Scaling limits of sequential Monte Carlo genealogies
27th October 2017, 3:30 pm – 4:30 pm
Main Maths Building, SM3
Sequential Monte Carlo (SMC) methods constitute a broad class of numerical approximation schemes for non-linear smoothing and filtering, rare event simulation, and many other applications. In brief, an ensemble of weighted particles is used to approximate a sequence of target densities. The ensemble is evolved from one target to the next by first resampling a new generation of particles proportional to the weights of the current ensemble, and then moving and reweighting the new generation in a manner which preserves the desired target. The resampling step induces a genealogy between the generations, which has played a role in estimating mixing rates of SMC algorithms, variance of SMC estimates, as well as the memory cost of storing SMC output. The genealogy also plays a crucial role in the mixing rate of the particle Gibbs algorithm.
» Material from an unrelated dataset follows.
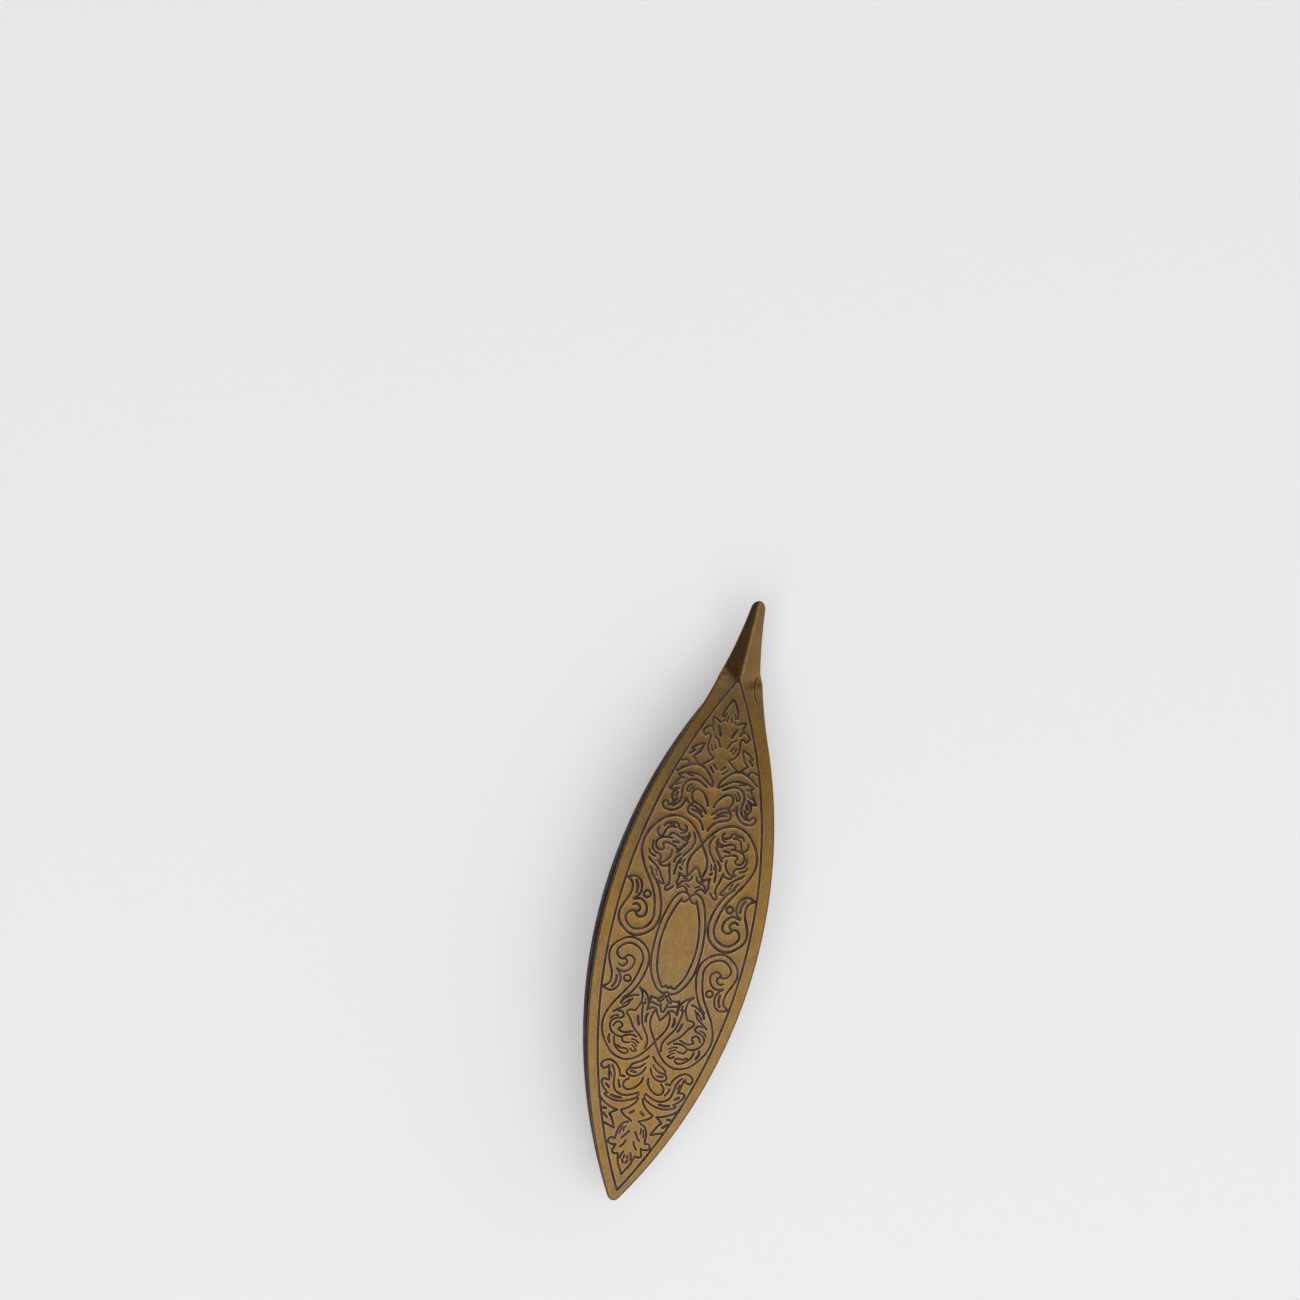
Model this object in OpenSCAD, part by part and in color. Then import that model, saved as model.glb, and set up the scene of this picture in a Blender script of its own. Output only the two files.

In this talk I will introduce SMC algorithms in detail, and show that appropriately rescaled SMC genealogies converge to a well-understood process known as the Kingman coalescent under strong but standard assumptions in the infinite particle limit. This facilitates the a priori estimation of genealogical quantities, which I will demonstrate by showing that simulated genealogies match predicted results even for relatively few particles, and when the assumptions that are needed to prove convergence fail.